I spell the word with a capital letter. A Patriot to me has always been a person worthy of the highest praise, possessed of the highest virtues.

Until yesterday, when I saw the title of a photograph in an exhibition that I visited with my daughter. It was one of a series of photographs depicting the “unite the right” rally in Charlottesville, USA. The picture was of a bearded older man in camouflage, clutching a rifle with a sort of blank fervour in his eyes.

I am conservative, a white male (oh dear!) with, I hope, a modicum of balance and perspective. But I didn’t like that label, nor could I criticise it. I talked with my daughter, a teacher, about it. I mentioned that I had once written about the need for the institution of learning about the cardinal virtues and the need for iconic models for our youth and that my view had been criticised. What virtues could beat Courage, Prudence, Temperance and Justice, as proposed by St Thomas Aquinas?

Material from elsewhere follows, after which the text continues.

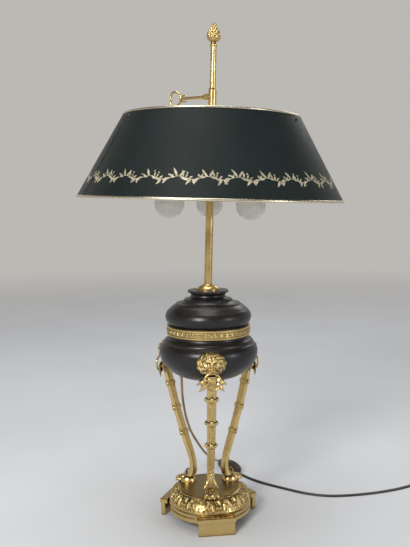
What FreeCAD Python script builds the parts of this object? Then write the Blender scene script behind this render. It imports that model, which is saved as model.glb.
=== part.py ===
import FreeCAD, Part
import math
import os
import Sketcher

# Bouillotte table lamp in gilt and patinated metal, in millimetres.
# The axis of the base is +Z, the floor is z = 0 and the front leg stands at -Y.

Vector = FreeCAD.Vector
UP = Vector(0, 0, 1)
AXIS = 0.0

# Driving dimensions: every name is one cell of the document's sheet.
SIZES = {
    # Base plate and its three block feet
    "foot_width": 56.0,
    "foot_face": 74.0,
    "foot_thickness": 6.5,
    "foot_height": 21.0,
    "foot_cap_height": 6.0,
    "foot_cap_lip": 1.5,
    "feet_turn": 5.0,
    "plinth_radius": 66.0,
    "plinth_wall": 3.5,
    "plinth_bottom": 15.0,
    "plinth_top": 30.0,
    "plinth_groove": 1.3,
    "relief_foot_radius": 64.3,
    "relief_bulge": 32.0,
    "disc_radius": 48.0,
    "disc_top": 50.0,
    "disc_thickness": 4.0,
    "disc_gap": 0.15,
    "seat_ledge": 9.0,
    # Legs: places of the hoof, hock and top in the leg's own radial plane
    "leg_top_height": 250.0,
    "leg_top_overhang": 2.4,
    "leg_top_width": 15.0,
    "leg_hock_height": 78.0,
    "leg_hock_radius": 29.6,
    "leg_hock_width": 11.6,
    "leg_depth": 9.2,
    "leg_ankle_radius": 34.0,
    "leg_ankle_height": 61.0,
    "leg_band_swell": 1.3,
    "leg_band_height": 5.5,
    "leg_ball_radius": 3.0,
    "paw_length": 29.0,
    "paw_width": 23.0,
    "paw_height": 12.5,
    "paw_centre": 41.0,
    "toe_radius": 4.6,
    "leaf_span": 38.0,
    "leaf_drop": 9.5,
    "leaf_thickness": 3.0,
    # Lion masks and their loose rings
    "mask_width": 47.0,
    "mask_height": 36.0,
    "mask_depth": 11.0,
    "mask_rise": 17.5,
    "mask_sink": 1.1,
    "mane_lobe_radius": 5.2,
    "mask_gap": 0.15,
    "muzzle_width": 12.0,
    "muzzle_height": 13.0,
    "muzzle_depth": 3.2,
    "ring_outer_radius": 14.2,
    "ring_wire_radius": 1.6,
    "ring_drop": 6.4,
    "ring_stand_off": 11.2,
    "ring_gap": 0.3,
    # Urn: lower bowl, gilt band and upper cover
    "urn_wall": 2.2,
    "bowl_radius": 77.6,
    "bowl_rise": 22.5,
    "bowl_shoulder_rise": 13.0,
    "bowl_shoulder_bend": 16.0,
    "bowl_step": 1.5,
    "bowl_cove_bend": 6.0,
    "bowl_side_bend": 32.0,
    "bowl_under_bend": 62.0,
    "bowl_side_angle": 40.0,
    "bowl_neck_step": 15.1,
    "bowl_upper_height": 27.5,
    "band_overhang": 3.4,
    "band_height": 14.5,
    "band_recess": 1.2,
    "band_lip": 2.6,
    "cover_foot_step": 0.5,
    "cover_overhang": 5.2,
    "cover_widest_rise": 15.5,
    "cover_dome_bend": 34.0,
    "cover_shoulder_step": 15.7,
    "cover_shoulder_rise": 17.0,
    "cover_ring_step": 15.0,
    "cover_ring_rise": 6.0,
    "cover_neck_step": 10.0,
    "cover_neck_rise": 8.5,
    "cover_lip_overhang": 5.0,
    "cover_lip_rise": 7.5,
    # Tie rod through the urn
    "rod_radius": 4.0,
    "rod_bore": 2.4,
    "rod_above_urn": 15.0,
    "rod_below_urn": 9.0,
    "rod_hole_gap": 0.25,
    "nut_flats": 15.0,
    "nut_height": 5.0,
    "washer_radius": 14.0,
    "washer_thickness": 2.0,
    # Stem, which leans a little on the urn
    "stem_lean": 2.0,
    "stem_lean_turn": 28.0,
    "collar_radius": 19.0,
    "collar_height": 9.0,
    "collar_gap": 0.45,
    "stem_radius": 6.2,
    "stem_bore": 5.2,
    "stem_length": 206.0,
    "stem_seat_gap": 0.35,
    # Light cluster
    "lights_turn": -3.0,
    "hub_radius": 15.0,
    "hub_height": 19.0,
    "arm_radius": 4.5,
    "arm_bend": 14.0,
    "arm_rise": 11.0,
    "arm_wall": 1.0,
    "light_distance": 70.4,
    "holder_radius": 14.0,
    "holder_drop": 18.0,
    "holder_length": 41.0,
    "holder_wall": 1.2,
    "cap_radius": 7.0,
    "cap_height": 18.0,
    "cap_drop": 12.0,
    "globe_radius": 22.5,
    "globe_drop": 23.8,
    "glass_wall": 0.9,
    # Upper rod, finial and the sliding sleeve
    "upper_rod_radius": 4.5,
    "upper_rod_length": 146.0,
    "finial_bead_radius": 5.2,
    "finial_neck_height": 7.0,
    "finial_radius": 9.6,
    "finial_bud_height": 27.5,
    "sleeve_fit": 0.08,
    "sleeve_radius": 6.2,
    "sleeve_lift": 22.5,
    "sleeve_length": 61.5,
    "sleeve_flange_radius": 11.0,
    "sleeve_flange_height": 3.0,
    # Clamp key
    "key_turn_angle": 142.0,
    "key_drop": 12.0,
    "boss_width": 7.0,
    "boss_height": 8.6,
    "boss_reach": 13.5,
    "key_thread_radius": 2.0,
    "key_hole_gap": 0.1,
    "pad_thickness": 1.0,
    "key_shoulder_gap": 0.6,
    "key_shaft_length": 46.0,
    "key_shaft_radius": 2.6,
    "key_tip_radius": 2.0,
    "bow_length": 24.0,
    "bow_width": 26.0,
    "bow_wire_radius": 1.7,
    # Shade and its spider
    "shade_rise": 14.7,
    "shade_height": 123.0,
    "shade_bottom_radius": 203.4,
    "shade_top_radius": 135.2,
    "shade_skin": 0.8,
    "shade_bottom_bead": 2.0,
    "shade_top_bead": 1.6,
    "spider_hub_radius": 16.0,
    "spider_collar_radius": 9.2,
    "spider_flange_height": 3.0,
    "spider_hub_height": 11.0,
    "spider_fit": 0.25,
    "spider_gap": 0.3,
    "spider_arm_width": 9.0,
    "spider_arm_thickness": 1.8,
    "spider_seat_gap": 0.1,
    "spider_rivet_radius": 2.2,
    "spider_tab_gap": 2.5,
    "spider_nut_height": 4.0,
    "shade_screw_radius": 1.5,
    "shade_screw_head": 2.7,
    "shade_screw_gap": 0.1,
    "shade_screw_drop": 7.0,
    # Cord and what is on it
    "braid_radius": 2.4,
    "flex_radius": 3.0,
    "bush_radius": 4.6,
    "bush_length": 26.0,
    "bush_drop": 29.0,
    "bush_gap": 0.9,
    "switch_width": 19.0,
    "switch_height": 15.5,
    "rocker_length": 12.0,
    "rocker_width": 7.0,
    "rocker_gap": 0.3,
    "coil_turns": 2.25,
    "coil_middle_radius": 33.0,
    "coil_pitch": 6.6,
    "coil_layer_rise": 6.8,
    "plug_length": 36.0,
    "plug_half_width": 15.0,
    "plug_height": 19.0,
    "plug_tail": 36.0,
    "pin_radius": 2.0,
    "pin_length": 19.0,
    "pin_spacing": 19.0,
}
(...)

courage  temperance prudence (2) justice for one side

She responded obliquely in the way of the New Age; not contradicting but offering a different viewpoint. She felt that diversity was the key and that inclusiveness and tolerance would yield a good basis for future societal foundations. I felt my gorge rise with hot words of … watering down values and standards to reach a common denominator that would suit all which would not be a standard at all, which was the fault of liberal democracy and… and …  

But I stifled them, stumped by the thought that she was probably right and that I was a dinosaur, out of time and that my steam would be obsolete and silly.

Anyway Hitler, Mussolini, Stalin, Mao Ze Dong, Pol Pot and Robert Mugabe were probably Patriots too!